American Electric Power
Baker Hughes
Burlington Northern Santa Fe
CH Robinson
CSX
Entergy
FedEx
FPL Group
Grainger
Halliburton
  Hertz
Norfolk Southern
Republic Services
Ryder
Schlumberger
Southern Company
Sysco
Union Pacific
United Parcel Service
YRC Worldwide
 
The market and the comparison group data are blended when composing the competitive analysis, when possible, such that each data source is weighted 50%. The competitive analysis shows that the Company’s named executives’ total direct compensation opportunities are positioned in the median range of the compensation of the executives comprising the competitive analysis. For competitive comparisons, the MD&C Committee has determined that total direct compensation packages for our named executive officers within a range of plus or minus twenty percent of the median total compensation of the competitive analysis is appropriate. In making these determinations, total direct compensation consists of base salary, target annual bonus, and the annualized grant date fair value of long-term equity incentive awards. When the competitive analysis was reviewed in 2009 and 2010, it showed that none of our named executive officers’ total direct compensation was above the median for their peers in the competitive analysis.
 
Allocation of Compensation Elements and Tally Sheets.  The MD&C Committee considers the forms in which total compensation will be paid to executive officers and seeks to achieve an appropriate balance between base salary, annual cash incentive compensation and long-term incentive compensation. The MD&C Committee determines the size of each element based primarily on comparison group data and individual and Company performance.
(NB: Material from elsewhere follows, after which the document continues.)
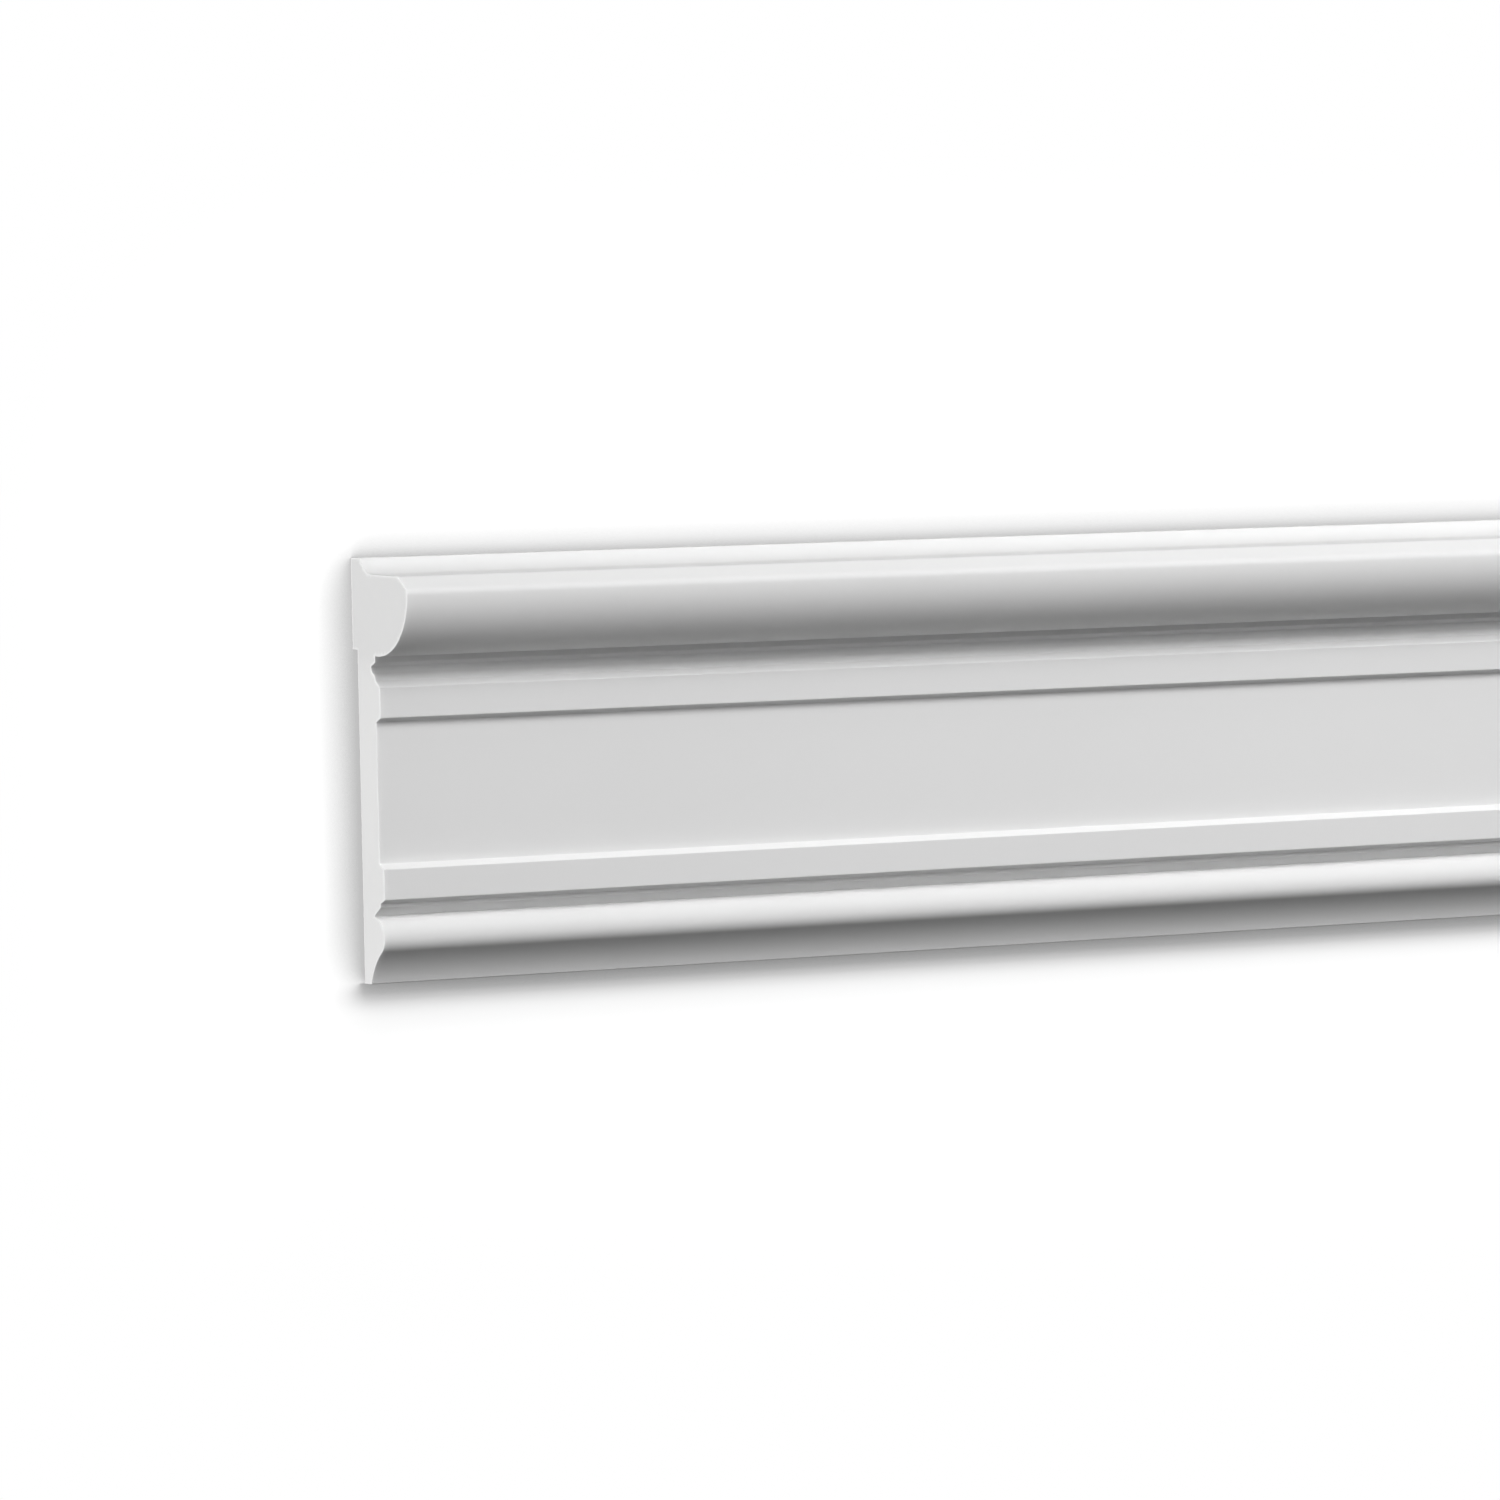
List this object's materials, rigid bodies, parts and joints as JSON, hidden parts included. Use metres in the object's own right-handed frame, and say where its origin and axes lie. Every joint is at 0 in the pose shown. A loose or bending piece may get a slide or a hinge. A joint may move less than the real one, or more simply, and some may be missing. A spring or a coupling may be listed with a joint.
{
  "type": "dado rail",
  "caption": "Moulded dado rail: shelf and quarter-round roll along the top edge, sunk frieze between two fascias, bead and cove along the bottom edge, rebated back.",
  "frame": {"origin": "middle of the length and of the width, in the plane of the back face that meets the wall", "axes": "+X along the length, +Y towards the edge that is on top when the rail is fitted, +Z out of the wall, away from the back face"},
  "size_m": [2, 0.13, 0.035],
  "materials": {
    "primed_foam": "factory-primed white, satin matt"
  },
  "bodies": {
    "root": {"dado_rail": "primed_foam"}
  },
  "joints": []
}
The percentage of compensation that is contingent on achievement of performance criteria typically increases in correlation to an executive officer’s responsibilities within the Company, with at-risk performance-based incentive compensation making up a greater percentage of total compensation for our most senior executive officers. Additionally, as an executive becomes more senior, a greater percentage of the executive’s compensation shifts away from short-term to long-term incentive awards.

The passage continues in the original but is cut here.